In the big picture this is unproductive for the economy. Maybe what society needs is more apples and less carrots. Or less farmers and more computer programmers. The economy with it's markets and pricing signals provide the information, but a subsidy distorts the message to the detriment of the 99% of people who are not receiving that subsidy check.

2006-12-11 05:08:46 · answer #1 · answered by KevinStud99 6 · 0 1

Actually, they shouldn't get either. Government "Subsidies" pay farmers not to produce and price controls serve as an excise tax.

As much as I really, really hate price controls, I will say that the "subsidies" that farmers receive are not subsidies. Subsidies are suppose to be money that a person receives to produce more of a good thing. However, what we offer is to not produce in exchange for a extra bit of cash. This keeps prices artificially high, while costing society. In a way, Americans pay more for corn to keep farms profitable while also paying the taxes to support farm "subsidies."

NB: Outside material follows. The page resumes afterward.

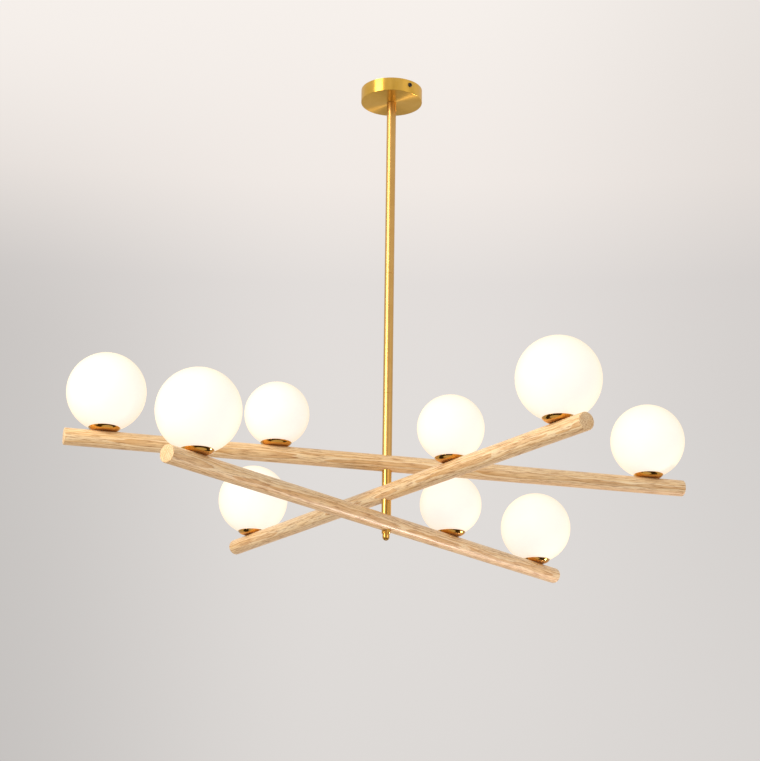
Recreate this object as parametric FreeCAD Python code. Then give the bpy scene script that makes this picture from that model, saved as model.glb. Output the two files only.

If you were to argue for price controls, that would be how to do it. They still result in an inefficient market.

2006-12-11 12:57:37 · answer #2 · answered by kyleholloway 2 · 0 1

Good topic. Your right they shouldn't get huge subsidies, they have come just to expect them. Why should farmers get subsidies when alot of other industries get nothing. It's not like they need them, farmers are often some of the richest people you meet. Farm subsidies in America and Europe means people in devloping countries can't compete, this leads to famine and death on a huge scale

2006-12-11 12:51:23 · answer #3 · answered by Anonymous · 0 1

Both are bad ideas; by nature farm products are pretty much homogenous and farmers are "price takers." Subsidies are welfare for the non-competitive. Creating a price floor for farm goods is just as bad as it causes a surplus and wastes of capital resources.

2006-12-11 12:52:52 · answer #4 · answered by Anonymous · 1 1

It is just the same thing as welfare.. which most farmers are morally opposed to.

It makes them cheaters and lazy.. they don't have to produce as much to make money... they can sit back and wait for a check.

It is a corrupt system.

It does not reward hard work or good stewardship.

and most importantly of all.. just because you are a farmer, you are not entitled to a middle class lifestyle.